RECORD SET:
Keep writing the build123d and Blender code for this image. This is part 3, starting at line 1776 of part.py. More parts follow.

---

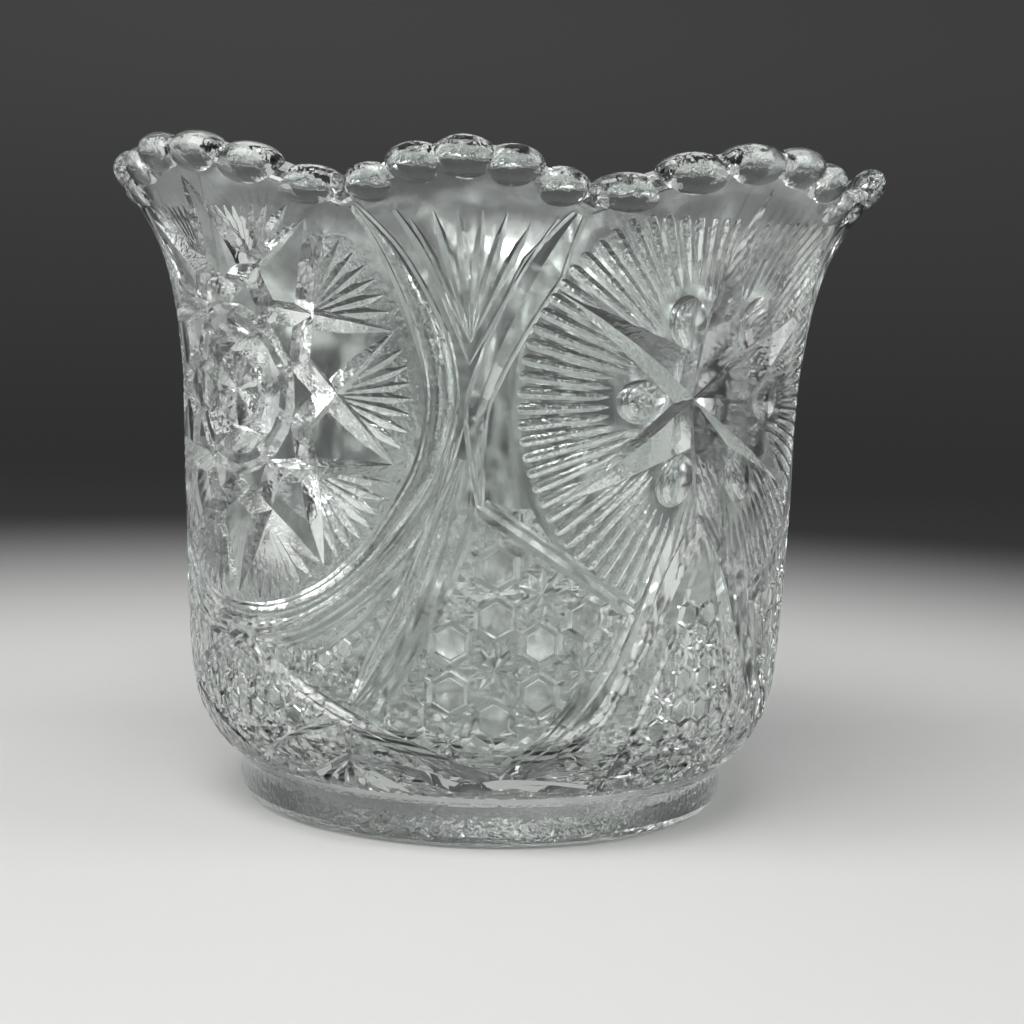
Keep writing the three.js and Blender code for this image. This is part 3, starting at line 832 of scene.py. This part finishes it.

--

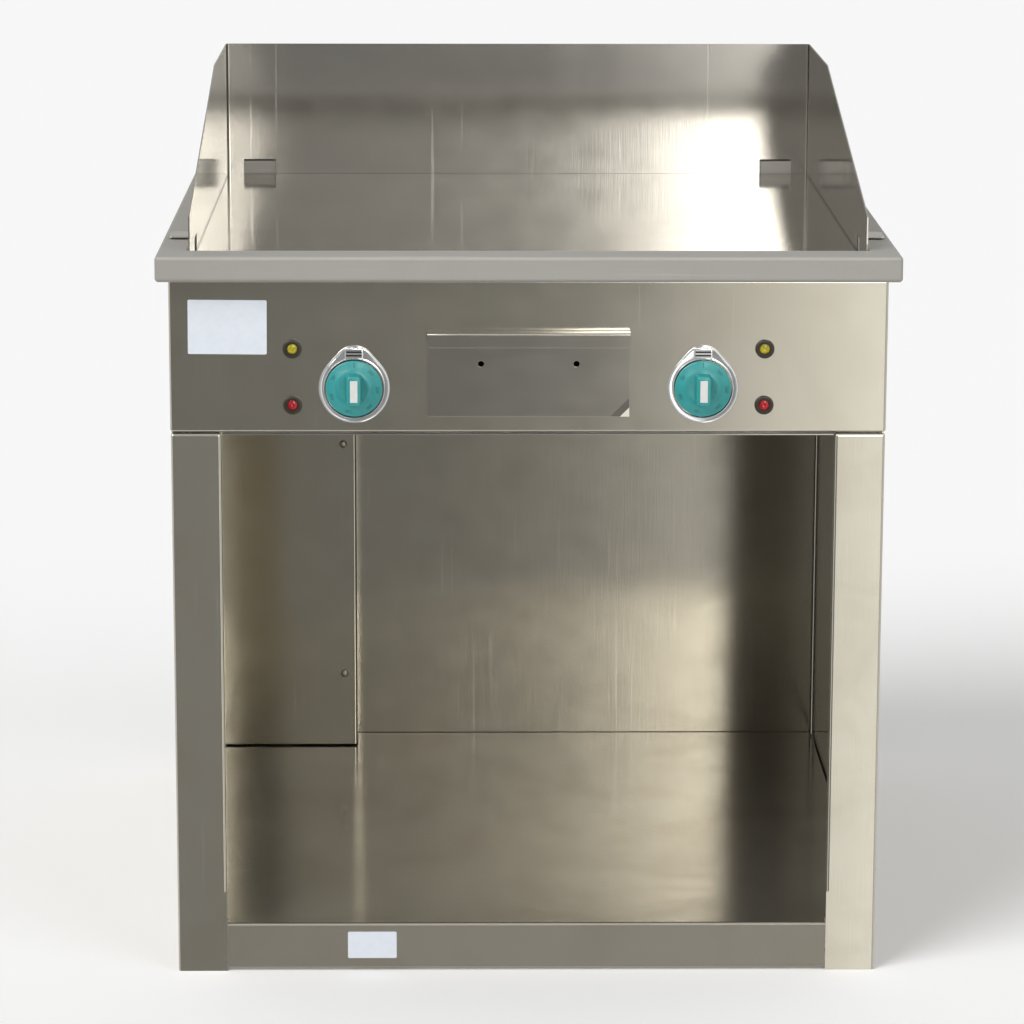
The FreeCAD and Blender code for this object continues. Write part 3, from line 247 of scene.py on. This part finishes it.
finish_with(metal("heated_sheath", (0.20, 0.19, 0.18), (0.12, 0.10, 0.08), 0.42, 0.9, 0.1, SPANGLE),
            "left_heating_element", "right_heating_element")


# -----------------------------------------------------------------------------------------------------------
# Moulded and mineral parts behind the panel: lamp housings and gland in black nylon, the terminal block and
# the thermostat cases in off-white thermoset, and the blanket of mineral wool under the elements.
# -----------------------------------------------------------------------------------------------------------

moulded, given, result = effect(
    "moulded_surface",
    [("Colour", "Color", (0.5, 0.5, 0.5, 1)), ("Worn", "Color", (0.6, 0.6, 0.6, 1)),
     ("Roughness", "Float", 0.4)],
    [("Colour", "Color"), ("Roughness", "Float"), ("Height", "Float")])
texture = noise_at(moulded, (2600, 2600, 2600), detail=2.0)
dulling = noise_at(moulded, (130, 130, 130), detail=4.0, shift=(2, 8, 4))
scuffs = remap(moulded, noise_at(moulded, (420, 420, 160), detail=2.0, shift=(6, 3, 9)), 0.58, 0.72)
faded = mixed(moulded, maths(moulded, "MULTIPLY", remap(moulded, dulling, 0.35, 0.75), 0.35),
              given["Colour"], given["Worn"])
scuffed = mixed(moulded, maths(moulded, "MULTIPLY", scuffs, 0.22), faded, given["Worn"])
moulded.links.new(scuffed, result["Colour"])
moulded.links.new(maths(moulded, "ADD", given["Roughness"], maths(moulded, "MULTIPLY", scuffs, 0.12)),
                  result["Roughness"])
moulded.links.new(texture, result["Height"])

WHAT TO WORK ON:
Where a line above contains the string "image", copy that line.

SOLUTION TO THE EXERCISE:
Keep writing the build123d and Blender code for this image. This is part 3, starting at line 1776 of part.py. More parts follow.
Keep writing the three.js and Blender code for this image. This is part 3, starting at line 832 of scene.py. This part finishes it.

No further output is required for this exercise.